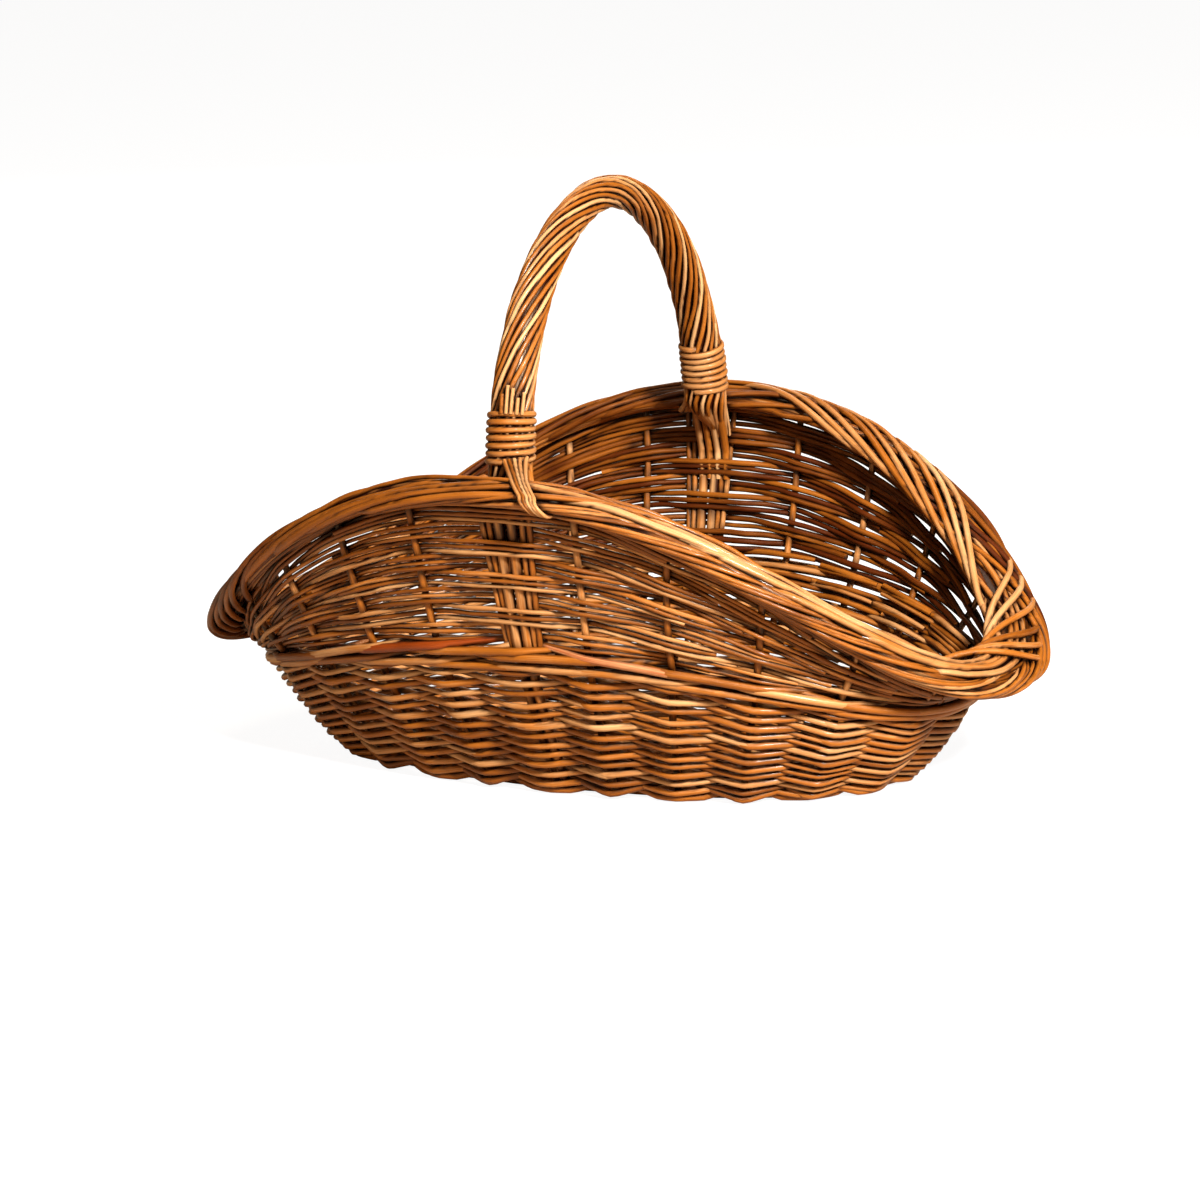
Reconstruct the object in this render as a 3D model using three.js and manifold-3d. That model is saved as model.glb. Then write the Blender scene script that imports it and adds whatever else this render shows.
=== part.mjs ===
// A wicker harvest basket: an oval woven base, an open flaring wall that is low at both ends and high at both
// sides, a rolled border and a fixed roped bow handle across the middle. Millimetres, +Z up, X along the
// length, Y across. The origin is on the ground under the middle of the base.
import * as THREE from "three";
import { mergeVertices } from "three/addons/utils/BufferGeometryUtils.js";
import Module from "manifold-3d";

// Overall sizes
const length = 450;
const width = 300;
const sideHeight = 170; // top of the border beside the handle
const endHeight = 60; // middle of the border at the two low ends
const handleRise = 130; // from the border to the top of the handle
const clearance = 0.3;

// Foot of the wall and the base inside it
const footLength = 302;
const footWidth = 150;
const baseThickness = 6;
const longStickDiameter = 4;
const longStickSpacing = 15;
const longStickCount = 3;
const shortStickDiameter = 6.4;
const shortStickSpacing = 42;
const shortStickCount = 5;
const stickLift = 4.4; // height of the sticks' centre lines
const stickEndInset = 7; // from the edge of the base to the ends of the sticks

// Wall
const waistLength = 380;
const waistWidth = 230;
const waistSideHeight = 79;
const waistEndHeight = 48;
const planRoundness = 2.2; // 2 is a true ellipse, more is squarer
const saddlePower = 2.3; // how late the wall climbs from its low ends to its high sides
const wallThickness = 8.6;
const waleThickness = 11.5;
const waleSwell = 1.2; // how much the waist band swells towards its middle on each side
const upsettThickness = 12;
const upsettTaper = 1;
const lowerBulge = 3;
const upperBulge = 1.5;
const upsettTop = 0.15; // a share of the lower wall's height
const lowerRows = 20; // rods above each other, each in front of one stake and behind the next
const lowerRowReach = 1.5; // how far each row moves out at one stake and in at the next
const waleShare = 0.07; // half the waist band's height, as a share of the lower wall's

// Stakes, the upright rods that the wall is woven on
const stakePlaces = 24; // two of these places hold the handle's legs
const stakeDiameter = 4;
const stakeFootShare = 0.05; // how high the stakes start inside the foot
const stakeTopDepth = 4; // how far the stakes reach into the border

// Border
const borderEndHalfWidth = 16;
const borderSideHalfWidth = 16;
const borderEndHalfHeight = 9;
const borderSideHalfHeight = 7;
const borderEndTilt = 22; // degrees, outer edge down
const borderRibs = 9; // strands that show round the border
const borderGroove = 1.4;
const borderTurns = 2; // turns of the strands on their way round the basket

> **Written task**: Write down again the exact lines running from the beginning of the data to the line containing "const stickEndInset = 7;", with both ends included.

> **Written answer**:
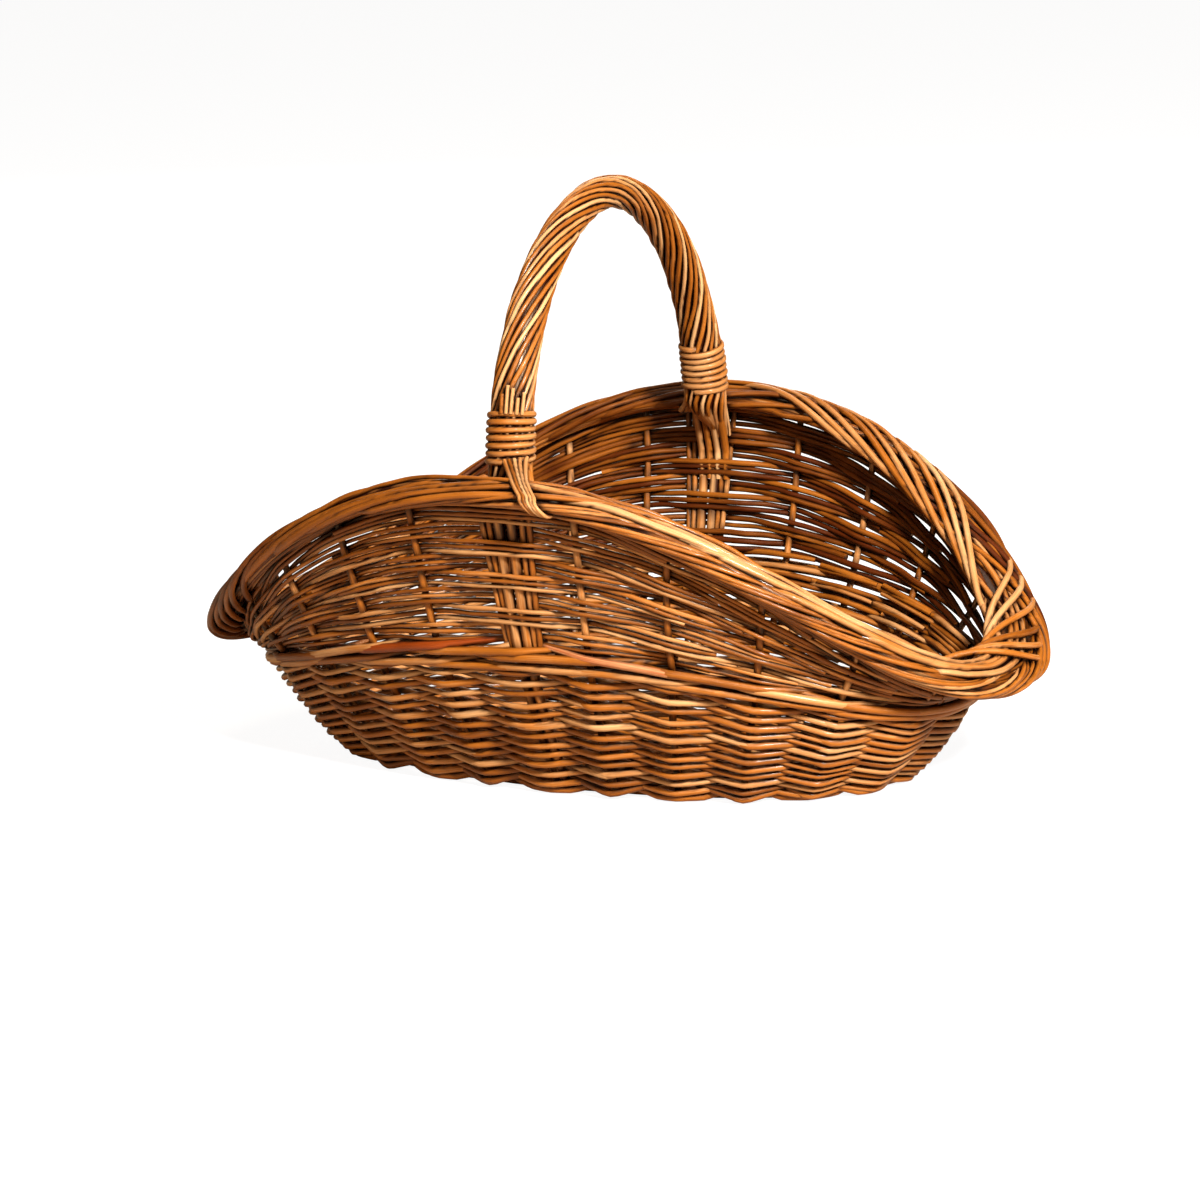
Reconstruct the object in this render as a 3D model using three.js and manifold-3d. That model is saved as model.glb. Then write the Blender scene script that imports it and adds whatever else this render shows.
=== part.mjs ===
// A wicker harvest basket: an oval woven base, an open flaring wall that is low at both ends and high at both
// sides, a rolled border and a fixed roped bow handle across the middle. Millimetres, +Z up, X along the
// length, Y across. The origin is on the ground under the middle of the base.
import * as THREE from "three";
import { mergeVertices } from "three/addons/utils/BufferGeometryUtils.js";
import Module from "manifold-3d";

// Overall sizes
const length = 450;
const width = 300;
const sideHeight = 170; // top of the border beside the handle
const endHeight = 60; // middle of the border at the two low ends
const handleRise = 130; // from the border to the top of the handle
const clearance = 0.3;

// Foot of the wall and the base inside it
const footLength = 302;
const footWidth = 150;
const baseThickness = 6;
const longStickDiameter = 4;
const longStickSpacing = 15;
const longStickCount = 3;
const shortStickDiameter = 6.4;
const shortStickSpacing = 42;
const shortStickCount = 5;
const stickLift = 4.4; // height of the sticks' centre lines
const stickEndInset = 7; // from the edge of the base to the ends of the sticks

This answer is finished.